Mas, Márcia tinha um defeito irritante aos ouvidos de Alice. A moça usava o gerundismo em demasia. Ao atender ao telefone, falava uma enxurrada de gerúndios, deixando a chefe agoniada com o palavreado viciado. O mais curioso é que quanto mais a moça tentava ser educada ao telefone, mais errado ela falava. Pior ainda se alguém muito importante ligava para marcar um horário... aí sim é que ela cometia os erros mais absurdos, pois tentava rebuscar o palavreado, destruindo qualquer construção gramatical que pudesse estar correta.

Até que um dia Alice resolveu fazer um teste com a funcionária. Ligou para a própria clínica, passando-se por um cliente que queria marcar um horário. Deu-se o diálogo a seguir:

– Clínica XXX, boa tarde. Em que posso estar te ajudando? – atendeu Márcia.

– Boa tarde. Eu gostaria de marcar um horário com a podóloga – iniciou Alice.

– A senhora pode estar esperando um momento? Eu vou estar checando a agenda para estar marcando um horário para a senhora.

Alice, decepcionada, não conseguia acreditar que era assim que seus clientes eram atendidos. Ao continuarem a conversa, veio o que fez Alice tomar uma decisão mais efetiva. Márcia voltou ao telefone e disse:

– Senhora, estava checando a agenda e estava percebendo que a podóloga poderá estar te atendendo amanhã. Mas, para isso, eu vou estar te encaixando entre um cliente e outro. A senhora pode estar chegando às 14h15 para não estar havendo atrasos?

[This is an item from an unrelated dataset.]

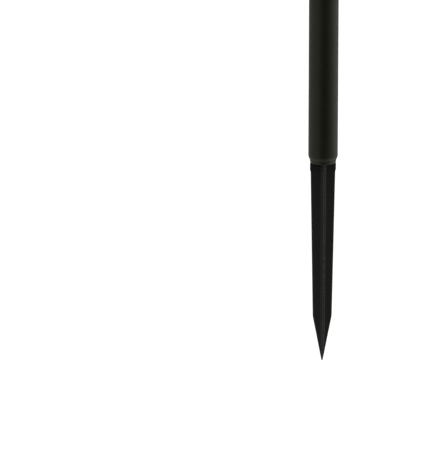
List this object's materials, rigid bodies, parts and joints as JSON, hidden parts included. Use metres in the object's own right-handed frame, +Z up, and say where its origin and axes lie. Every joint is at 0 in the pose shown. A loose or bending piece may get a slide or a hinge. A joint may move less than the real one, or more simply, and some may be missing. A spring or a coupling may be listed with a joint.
{
  "type": "tiki torch",
  "caption": "Garden torch with a plug-together steel pole, a finned ground spike, and a cup that holds a fuel canister with a wick burner and a hinged snuffer.",
  "frame": {"origin": "on the pole's axis, at the mouth of the lowest tube, where the spike's shoulder meets it: the ground line", "axes": "+Z up along the pole, +X the side that the snuffer opens towards, -Z the way the spike points"},
  "size_m": [0.1199, 0.1042, 1.5506],
  "materials": {
    "pole_paint": "dark bronze powder coat, satin",
    "black_plastic": "moulded, fine texture",
    "steel": "zinc plated",
    "tinplate": "drawn tinplate",
    "rubber": "matte",
    "brass": "turned",
    "wick_braid": "braided glass fibre",
    "knob_plastic": "moulded, satin"
  },
  "bodies": {
    "spike": {"ground_spike": "black_plastic"},
    "lower_section": {"lower_tube": "pole_paint"},
    "middle_section": {"middle_coupler": "black_plastic", "middle_tube": "pole_paint"},
    "upper_section": {"upper_coupler": "black_plastic", "upper_tube": "pole_paint", "head_socket": "pole_paint", "head_screws": "steel", "holder_cup": "pole_paint", "holder_washer": "steel", "holder_bolt": "steel"},
    "canister": {"canister_body": "tinplate", "canister_top": "tinplate"},
    "gasket": {"neck_gasket": "rubber"},
    "burner": {"burner_cap": "pole_paint", "wick_tube": "brass", "wick_nut": "brass", "snuffer_bracket": "steel", "bracket_rivets": "steel", "snuffer_pin": "steel"},
    "wick": {"wick": "wick_braid"},
    "snuffer": {"snuffer_arm": "steel", "snuffer_bell": "pole_paint", "snuffer_knob": "knob_plastic", "snuffer_screw": "steel"}
  },
  "joints": [
    {"name": "lower_pull_off", "type": "slide", "parent": "spike", "child": "lower_section", "axis": [0, 0, 1], "range_m": [0, 0.045]},
    {"name": "middle_pull_out", "type": "slide", "parent": "lower_section", "child": "middle_section", "axis": [0, 0, 1], "range_m": [0, 0.03]},
    {"name": "upper_pull_out", "type": "slide", "parent": "middle_section", "child": "upper_section", "axis": [0, 0, 1], "range_m": [0, 0.03]},
    {"name": "canister_lift", "type": "slide", "parent": "upper_section", "child": "canister", "axis": [0, 0, 1], "range_m": [0, 0.09]},
    {"name": "burner_rise", "type": "slide", "parent": "canister", "child": "gasket", "axis": [0, 0, 1], "range_m": [0, 0.006]},
    {"name": "burner_turn", "type": "hinge", "parent": "gasket", "child": "burner", "pos_m": [0, 0, 1.33425], "axis": [0, 0, 1], "range_deg": [0, 540]},
    {"name": "wick_feed", "type": "slide", "parent": "burner", "child": "wick", "axis": [0, 0, 1], "range_m": [-0.005, 0.005]},
    {"name": "snuffer_close", "type": "hinge", "parent": "burner", "child": "snuffer", "pos_m": [0.024, 0, 1.34225], "axis": [0, -1, 0], "range_deg": [0, 115]}
  ],
  "couplings": [
    {"joint": "burner_rise", "follows": "burner_turn", "m_per_rad": 0.00063662}
  ]
}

Alice negou e desligou. Ao voltar para a clínica naquele dia, resolveu levar à Márcia um presente. Comprou um romance famoso da época, já que a moça sonhava em encontrar seu príncipe encantado. Nada relacionado à maneira certa de falar e escrever o português, mas uma forma de fazê-la ler um pouco e, quem sabe, começar a melhorar sua fala. Na dedicatória, escreveu: "Márcia, sonhar é preciso e a leitura é uma das ferramentas que nos levam à realização da maioria deles. Leia e perceba as maravilhas que as palavras, dominadas por nós, podem fazer por nós mesmos". Dentro do livro "esqueceu sem querer" um texto que circula pela internet, todo escrito em gerúndio.

Ao receber o livro, Márcia agradeceu imensamente pelo presente inusitado e, ao abri-lo e deixar cair a folha, correu para devolvê-la à chefe. "Nossa, procurei esse texto em todos cantos da minha casa... ele é tão bom! Pode ficar com você, Márcia. Será bom para você também", disse Alice, sem saber ao certo como dizer à moça que ela precisava urgentemente aprender a usar melhor seu vocabulário.

Ao ler aquele texto, Márcia viu várias de suas manias gramaticais elucidadas ali e, ao iniciar a leitura do livro, foi percebendo que a maneira correta de se falar era muito diferente da forma com que ela falava.

Depois daquele livro, Márcia se apaixonou pela leitura. Passou a ler um romance atrás do outro e, com o tempo, começou a escrever alguns poemas. Alice percebeu uma melhora significativa na forma com que Márcia atendia seus clientes.

Hoje, dois anos depois do dia em que Alice presenteou à moça com um livro, a jovem não utiliza mais o gerúndio em sua fala e cursa o primeiro período da faculdade de letras. Pela sua força de vontade é bem possível que ela vá longe. Os méritos são dela e de Alice, que depositou um voto de confiança na moça e a incentiva diariamente a buscar uma profissão melhor da que ela própria oferece à jovem.